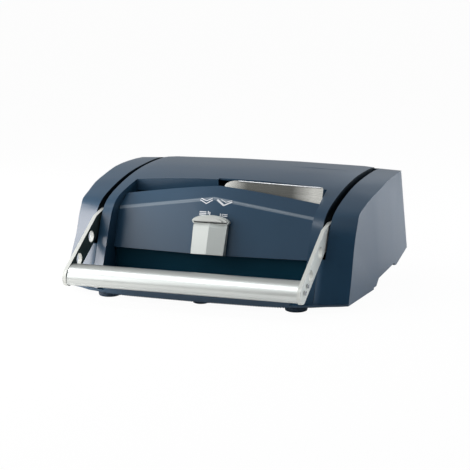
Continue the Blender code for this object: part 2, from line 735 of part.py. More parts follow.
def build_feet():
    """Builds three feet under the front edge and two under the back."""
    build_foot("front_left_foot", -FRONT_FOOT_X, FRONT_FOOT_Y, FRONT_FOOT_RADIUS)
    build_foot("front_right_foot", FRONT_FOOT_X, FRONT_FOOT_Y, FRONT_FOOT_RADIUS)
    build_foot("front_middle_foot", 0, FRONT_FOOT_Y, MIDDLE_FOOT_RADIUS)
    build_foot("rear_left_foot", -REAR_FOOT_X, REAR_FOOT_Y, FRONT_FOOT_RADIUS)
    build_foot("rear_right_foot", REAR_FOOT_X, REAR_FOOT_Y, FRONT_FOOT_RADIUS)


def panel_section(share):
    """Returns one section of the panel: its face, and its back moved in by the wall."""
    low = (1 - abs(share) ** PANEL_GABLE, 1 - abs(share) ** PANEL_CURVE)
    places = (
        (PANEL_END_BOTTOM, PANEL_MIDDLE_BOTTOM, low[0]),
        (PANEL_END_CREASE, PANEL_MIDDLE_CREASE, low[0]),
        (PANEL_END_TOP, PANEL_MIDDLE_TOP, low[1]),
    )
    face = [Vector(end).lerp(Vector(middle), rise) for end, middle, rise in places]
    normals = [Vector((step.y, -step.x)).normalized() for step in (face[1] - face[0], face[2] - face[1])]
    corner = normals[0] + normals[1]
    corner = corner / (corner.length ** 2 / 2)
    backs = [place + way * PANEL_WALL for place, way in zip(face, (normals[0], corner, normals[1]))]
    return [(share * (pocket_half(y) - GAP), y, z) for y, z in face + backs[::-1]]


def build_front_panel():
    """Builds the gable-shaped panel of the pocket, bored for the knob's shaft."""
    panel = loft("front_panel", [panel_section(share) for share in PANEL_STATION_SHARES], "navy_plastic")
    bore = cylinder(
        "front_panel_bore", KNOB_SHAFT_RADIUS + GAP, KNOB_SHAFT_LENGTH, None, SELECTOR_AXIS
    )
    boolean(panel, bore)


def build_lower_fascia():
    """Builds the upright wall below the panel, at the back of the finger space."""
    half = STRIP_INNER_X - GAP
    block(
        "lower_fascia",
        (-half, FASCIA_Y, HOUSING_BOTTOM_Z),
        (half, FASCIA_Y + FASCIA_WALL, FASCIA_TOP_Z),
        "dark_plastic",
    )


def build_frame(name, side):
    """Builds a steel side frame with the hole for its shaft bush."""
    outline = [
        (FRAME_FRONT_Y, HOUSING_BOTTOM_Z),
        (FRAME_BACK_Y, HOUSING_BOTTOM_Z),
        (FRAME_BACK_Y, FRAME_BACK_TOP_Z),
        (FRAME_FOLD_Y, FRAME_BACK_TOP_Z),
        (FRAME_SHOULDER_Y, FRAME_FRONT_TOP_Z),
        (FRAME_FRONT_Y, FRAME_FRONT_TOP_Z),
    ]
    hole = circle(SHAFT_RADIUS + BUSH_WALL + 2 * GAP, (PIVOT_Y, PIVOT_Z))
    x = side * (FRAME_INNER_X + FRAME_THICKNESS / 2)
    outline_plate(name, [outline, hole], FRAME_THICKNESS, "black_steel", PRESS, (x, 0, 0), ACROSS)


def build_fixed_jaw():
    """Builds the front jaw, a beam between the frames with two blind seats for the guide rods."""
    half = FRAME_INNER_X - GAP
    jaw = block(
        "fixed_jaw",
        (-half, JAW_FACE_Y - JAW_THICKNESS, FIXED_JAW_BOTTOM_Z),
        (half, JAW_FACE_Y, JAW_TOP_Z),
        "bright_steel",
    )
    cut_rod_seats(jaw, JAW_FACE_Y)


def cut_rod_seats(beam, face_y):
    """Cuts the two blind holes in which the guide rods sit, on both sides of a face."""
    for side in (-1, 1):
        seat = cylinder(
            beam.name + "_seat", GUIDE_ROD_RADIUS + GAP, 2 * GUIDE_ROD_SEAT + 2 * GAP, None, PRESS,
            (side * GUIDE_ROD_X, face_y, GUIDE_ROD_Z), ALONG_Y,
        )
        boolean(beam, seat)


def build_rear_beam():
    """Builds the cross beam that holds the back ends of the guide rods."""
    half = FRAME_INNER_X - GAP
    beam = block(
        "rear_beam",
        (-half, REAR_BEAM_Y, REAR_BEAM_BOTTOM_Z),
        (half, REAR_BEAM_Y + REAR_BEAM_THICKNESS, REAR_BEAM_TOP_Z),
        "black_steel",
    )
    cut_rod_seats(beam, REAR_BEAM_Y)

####

_Prompt_
Copy out the whole listing exactly; please set it all down.

_Answer to this problem_
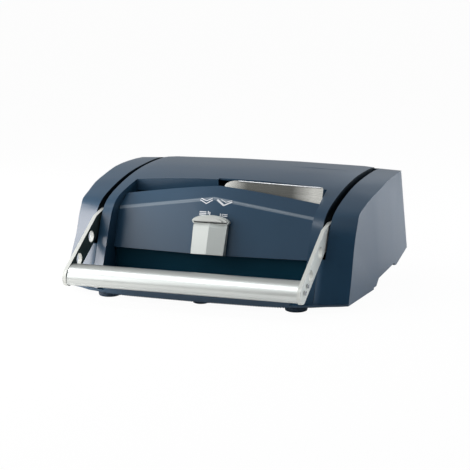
Continue the Blender code for this object: part 2, from line 735 of part.py. More parts follow.
def build_feet():
    """Builds three feet under the front edge and two under the back."""
    build_foot("front_left_foot", -FRONT_FOOT_X, FRONT_FOOT_Y, FRONT_FOOT_RADIUS)
    build_foot("front_right_foot", FRONT_FOOT_X, FRONT_FOOT_Y, FRONT_FOOT_RADIUS)
    build_foot("front_middle_foot", 0, FRONT_FOOT_Y, MIDDLE_FOOT_RADIUS)
    build_foot("rear_left_foot", -REAR_FOOT_X, REAR_FOOT_Y, FRONT_FOOT_RADIUS)
    build_foot("rear_right_foot", REAR_FOOT_X, REAR_FOOT_Y, FRONT_FOOT_RADIUS)


def panel_section(share):
    """Returns one section of the panel: its face, and its back moved in by the wall."""
    low = (1 - abs(share) ** PANEL_GABLE, 1 - abs(share) ** PANEL_CURVE)
    places = (
        (PANEL_END_BOTTOM, PANEL_MIDDLE_BOTTOM, low[0]),
        (PANEL_END_CREASE, PANEL_MIDDLE_CREASE, low[0]),
        (PANEL_END_TOP, PANEL_MIDDLE_TOP, low[1]),
    )
    face = [Vector(end).lerp(Vector(middle), rise) for end, middle, rise in places]
    normals = [Vector((step.y, -step.x)).normalized() for step in (face[1] - face[0], face[2] - face[1])]
    corner = normals[0] + normals[1]
    corner = corner / (corner.length ** 2 / 2)
    backs = [place + way * PANEL_WALL for place, way in zip(face, (normals[0], corner, normals[1]))]
    return [(share * (pocket_half(y) - GAP), y, z) for y, z in face + backs[::-1]]


def build_front_panel():
    """Builds the gable-shaped panel of the pocket, bored for the knob's shaft."""
    panel = loft("front_panel", [panel_section(share) for share in PANEL_STATION_SHARES], "navy_plastic")
    bore = cylinder(
        "front_panel_bore", KNOB_SHAFT_RADIUS + GAP, KNOB_SHAFT_LENGTH, None, SELECTOR_AXIS
    )
    boolean(panel, bore)


def build_lower_fascia():
    """Builds the upright wall below the panel, at the back of the finger space."""
    half = STRIP_INNER_X - GAP
    block(
        "lower_fascia",
        (-half, FASCIA_Y, HOUSING_BOTTOM_Z),
        (half, FASCIA_Y + FASCIA_WALL, FASCIA_TOP_Z),
        "dark_plastic",
    )


def build_frame(name, side):
    """Builds a steel side frame with the hole for its shaft bush."""
    outline = [
        (FRAME_FRONT_Y, HOUSING_BOTTOM_Z),
        (FRAME_BACK_Y, HOUSING_BOTTOM_Z),
        (FRAME_BACK_Y, FRAME_BACK_TOP_Z),
        (FRAME_FOLD_Y, FRAME_BACK_TOP_Z),
        (FRAME_SHOULDER_Y, FRAME_FRONT_TOP_Z),
        (FRAME_FRONT_Y, FRAME_FRONT_TOP_Z),
    ]
    hole = circle(SHAFT_RADIUS + BUSH_WALL + 2 * GAP, (PIVOT_Y, PIVOT_Z))
    x = side * (FRAME_INNER_X + FRAME_THICKNESS / 2)
    outline_plate(name, [outline, hole], FRAME_THICKNESS, "black_steel", PRESS, (x, 0, 0), ACROSS)


def build_fixed_jaw():
    """Builds the front jaw, a beam between the frames with two blind seats for the guide rods."""
    half = FRAME_INNER_X - GAP
    jaw = block(
        "fixed_jaw",
        (-half, JAW_FACE_Y - JAW_THICKNESS, FIXED_JAW_BOTTOM_Z),
        (half, JAW_FACE_Y, JAW_TOP_Z),
        "bright_steel",
    )
    cut_rod_seats(jaw, JAW_FACE_Y)


def cut_rod_seats(beam, face_y):
    """Cuts the two blind holes in which the guide rods sit, on both sides of a face."""
    for side in (-1, 1):
        seat = cylinder(
            beam.name + "_seat", GUIDE_ROD_RADIUS + GAP, 2 * GUIDE_ROD_SEAT + 2 * GAP, None, PRESS,
            (side * GUIDE_ROD_X, face_y, GUIDE_ROD_Z), ALONG_Y,
        )
        boolean(beam, seat)


def build_rear_beam():
    """Builds the cross beam that holds the back ends of the guide rods."""
    half = FRAME_INNER_X - GAP
    beam = block(
        "rear_beam",
        (-half, REAR_BEAM_Y, REAR_BEAM_BOTTOM_Z),
        (half, REAR_BEAM_Y + REAR_BEAM_THICKNESS, REAR_BEAM_TOP_Z),
        "black_steel",
    )
    cut_rod_seats(beam, REAR_BEAM_Y)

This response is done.